Problem requirements >> Within the data that follows, set down exactly the lines from the one containing "Write the OpenSCAD" through the one containing "seen from outside.", both ends included.

Given entries >>
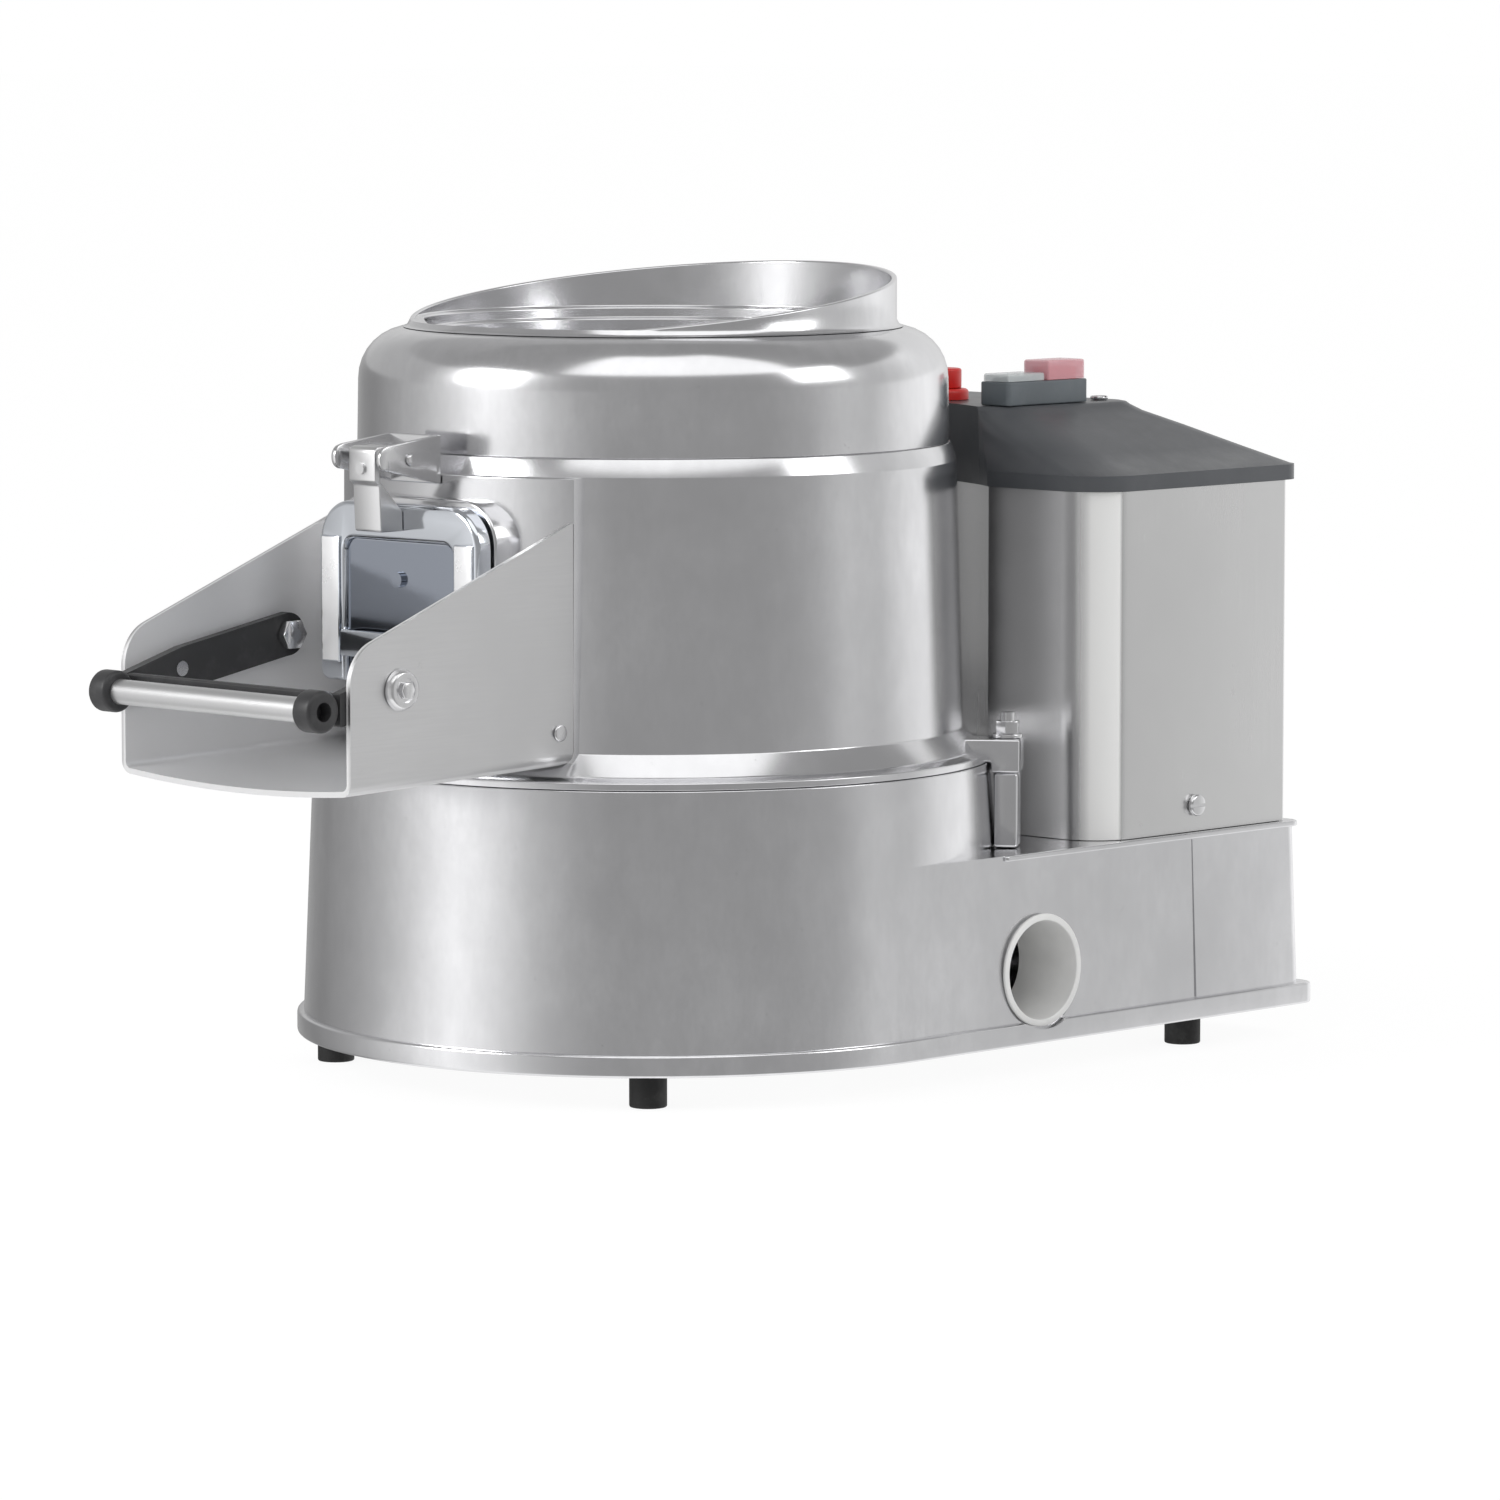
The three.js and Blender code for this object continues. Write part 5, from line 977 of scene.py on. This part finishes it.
world = bpy.data.worlds.new("white room")
scene.world = world
world.use_nodes = True
sky = Graph(world.node_tree)
rays = [sky.node("ShaderNodeLightPath", {}, {}, "Is " + kind + " Ray")
        for kind in ("Camera", "Glossy", "Transmission")]
strength = sky.spread(rays[0] + rays[1] + rays[2], 0, 1, studio["worldLevel"], 1)
light = sky.node("ShaderNodeBackground", {}, {"Color": white, "Strength": strength})
sky.node("ShaderNodeOutputWorld", {}, {"Surface": light})


def staged(name, bm, material):
    made = linked(name, bm)
    made.data.materials.append(material)
    return made


floorMaterial, graph = newGraph("pale floor", (studio["floor"],) * 3)
cameraRay = graph.node("ShaderNodeLightPath", {}, {}, "Is Camera Ray")
paint = graph.node("ShaderNodeBsdfDiffuse", {}, {"Color": (*(studio["floor"],) * 3, 1)})
glow = graph.node("ShaderNodeEmission", {}, {"Color": white, "Strength": studio["floorGlow"]})
graph.finish(graph.node("ShaderNodeMixShader", {}, {0: cameraRay * studio["floorWhite"], 1: paint, 2: glow}))
floorMesh = bmesh.new()
bmesh.ops.create_grid(floorMesh, x_segments=1, y_segments=1, size=30)
floor = staged("floor", floorMesh, floorMaterial)
floor.visible_glossy = False

# rings of card round the object; each stop is degrees off the camera and brightness
cards = {
    "lowRing": {"from": -2.4, "to": 0.62, "stops": [
        (-180, 0.5), (-150, 0.3), (-137, 0.26), (-115, 0.38), (-98, 0.52), (-84, 0.75), (-66, 1.15),
        (-50, 0.85), (-38, 0.58), (-26, 0.42), (-14, 0.34), (44, 0.35), (62, 0.42), (76, 0.62), (92, 0.56),
        (108, 0.85), (130, 1.1), (160, 0.8), (180, 0.5)]},
    "midRing": {"from": 0.62, "to": 2.1, "stops": [
        (-180, 0.7), (-150, 0.5), (-100, 0.42), (-84, 0.75), (-66, 1.0), (-50, 0.7), (-38, 0.45), (-26, 0.34),
        (50, 0.33), (66, 0.42), (80, 0.55), (100, 0.55), (130, 0.9), (160, 0.8), (180, 0.7)]},
    "highRing": {"from": 2.1, "to": 4.6, "stops": [(-180, 0.45), (-100, 0.32), (100, 0.32), (180, 0.45)]},
}
ringRadius = 3
aboutAzimuth = Matrix.Rotation(math.atan2(back.y, back.x), 4, "Z")


# a card that only reflections see, which glows evenly or by a ring's stops
def hang(name, bm, strength, stops=None):
    material, graph = newGraph(name + " card", (0.5, 0.5, 0.5))
    paint = white
    if stops:
        place = {"Vector": graph.objectPlace()}
        around = graph.node("ShaderNodeTexGradient", {"gradient_type": "RADIAL"}, place, "Fac")
        paint = graph.ramp(around, [(angle / 360 + 0.5, (level,) * 3) for angle, level in stops])
    graph.finish(graph.node("ShaderNodeEmission", {}, {"Color": paint, "Strength": strength}))
    card = staged(name, bm, material)
    for ray in ("camera", "diffuse", "shadow", "transmission"):
        setattr(card, "visible_" + ray, False)
    return card


for name, card in cards.items():
    bm = bmesh.new()
    upright = [bm.verts.new((ringRadius, 0, z)) for z in (card["from"], card["to"])]
    swept(bm, upright + [bm.edges.new(upright)], 96)
    hang(name, bm, 1.0, card["stops"]).matrix_world = aboutAzimuth
# softbox high in front: the bright band round the hood's shoulder
softbox = {"radius": 2.9, "centre": 0.38, "low": 33, "high": 78, "left": -37, "right": 64, "glow": 1.25,
           "arcSteps": 16, "steps": 24}
bm = bmesh.new()
arc = []
for i in range(softbox["arcSteps"] + 1):
    angle = math.radians(softbox["low"] + (softbox["high"] - softbox["low"]) * i / softbox["arcSteps"])
    up = softbox["centre"] + softbox["radius"] * math.sin(angle)
    arc.append(bm.verts.new((softbox["radius"] * math.cos(angle), 0, up)))
edges = [bm.edges.new(ends) for ends in zip(arc, arc[1:])]
spun(bm, softbox["left"])
swept(bm, arc + edges, softbox["steps"], softbox["right"] - softbox["left"])
hang("softbox", bm, softbox["glow"]).matrix_world = aboutAzimuth
ceiling = bmesh.new()
bmesh.ops.create_circle(ceiling, cap_ends=True, radius=ringRadius, segments=48,
                        matrix=Matrix.Translation((0, 0, cards["highRing"]["to"])))
hang("ceiling", ceiling, 0.32)


def softLamp(name, angle, height, distance, size, power):
    lamp = bpy.data.lights.new(name, "AREA")
    lamp.shape = "SQUARE"
    lamp.size = size
    lamp.energy = power
    flatBack = Vector((back.x, back.y, 0)).normalized()
    away = Matrix.Rotation(math.radians(angle), 3, "Z") @ flatBack
    where = drumAxis + away * distance + Vector((0, 0, height))
    placed(name, lamp).matrix_world = facing(where, drumAxis + Vector((0, 0, 0.2)) - where)


softLamp("leftKey", angle=-66, height=1.3, distance=2.4, size=1.0, power=22)
softLamp("rightFill", angle=70, height=1.6, distance=2.6, size=1.2, power=10)
scene.view_settings.view_transform = "Standard"

print("studio ready")
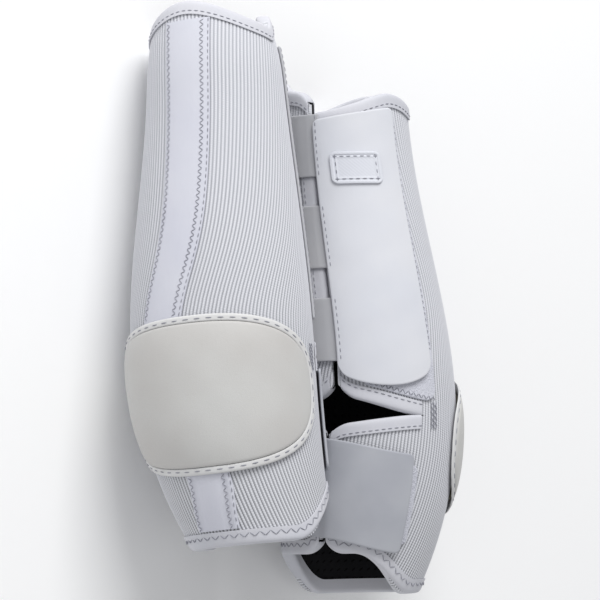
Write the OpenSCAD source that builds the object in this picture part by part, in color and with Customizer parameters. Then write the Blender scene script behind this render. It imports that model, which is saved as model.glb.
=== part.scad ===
// A pair of wrap-round tendon support boots, lying side by side.
// Each boot is drawn standing on its bottom rim, then turned and laid down.
// Every layer follows one surface: point(phi, z, off) is the place at angle phi
// round the leg and height z, a distance off outside the neoprene's inner face.
// phi is 0 at the closure seam and grows to the right as seen from outside.

/* [Boot] */
// Height of the top rim at the spine
boot_h = 302; // [280:1:320]
// Half width of the boot at the top
top_r = 34.5; // [32:0.5:37]
// Half width of the boot over the fetlock
fetlock_r = 48; // [45:0.5:51]
// Half width of the boot at the bottom rim
bottom_r = 36; // [34:0.5:38]
// How far the fetlock swells to the back
swell = 10; // [6:0.5:12]
// How far the top of the front boot curls in
front_curl = 8; // [0:0.5:9]
// How far the top of the rear boot curls in
rear_curl = 1; // [0:0.5:9]
// How far the back of the rear boot's top edge is pressed down
rear_sink = 14; // [0:1:16]

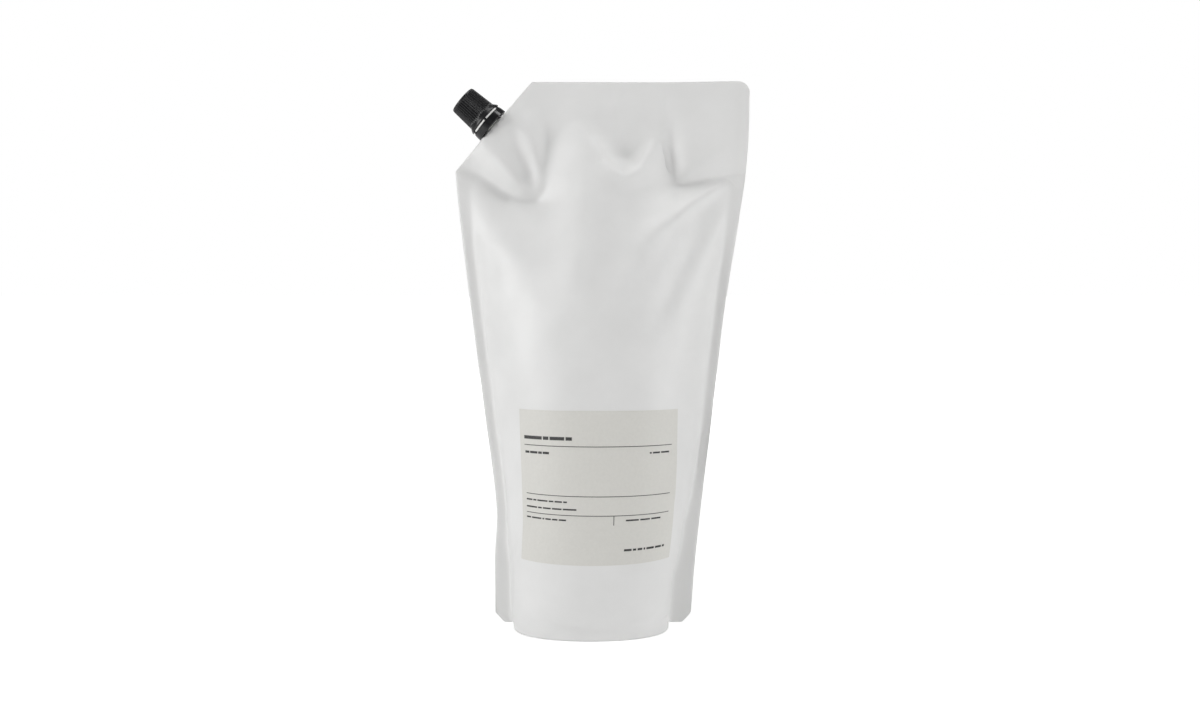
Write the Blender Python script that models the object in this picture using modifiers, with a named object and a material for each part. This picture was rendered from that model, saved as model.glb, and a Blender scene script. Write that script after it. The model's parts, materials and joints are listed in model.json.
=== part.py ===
"""Stand-up refill pouch for liquid soap, with a corner spout and a screw cap.

Frame: metres, +Z up, the front (label) side faces -Y, +X to the right of the front.
The origin is under the middle of the pouch, on the surface that it stands on.
"""

import math

import bmesh
import bpy
from mathutils import Matrix, Vector

# The filled pouch, standing. Heights are above the surface that it stands on.
POUCH_HEIGHT = 0.2886
FILM_PAIR = 0.0006  # both films where they are welded together
SEAL_WIDTH = 0.0085  # welded band down each side
CORNER_SEAL = 0.009  # and along the corner cut
RIGHT_FOOT_SEAL = ((0.0, 0.0045), (0.045, 0.0))  # (height, how much wider the right weld is)
CUT_FOOT = Vector((-0.0764, 0.0, 0.2419))  # lower end of the slanting corner cut
CUT_HEAD = Vector((-0.0358, 0.0, POUCH_HEIGHT))  # upper end of it
TOP_CORNER_RADIUS = 0.0065
FOOT_CHAMFER = 0.0065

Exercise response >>
Write the OpenSCAD source that builds the object in this picture part by part, in color and with Customizer parameters. Then write the Blender scene script behind this render. It imports that model, which is saved as model.glb.
=== part.scad ===
// A pair of wrap-round tendon support boots, lying side by side.
// Each boot is drawn standing on its bottom rim, then turned and laid down.
// Every layer follows one surface: point(phi, z, off) is the place at angle phi
// round the leg and height z, a distance off outside the neoprene's inner face.
// phi is 0 at the closure seam and grows to the right as seen from outside.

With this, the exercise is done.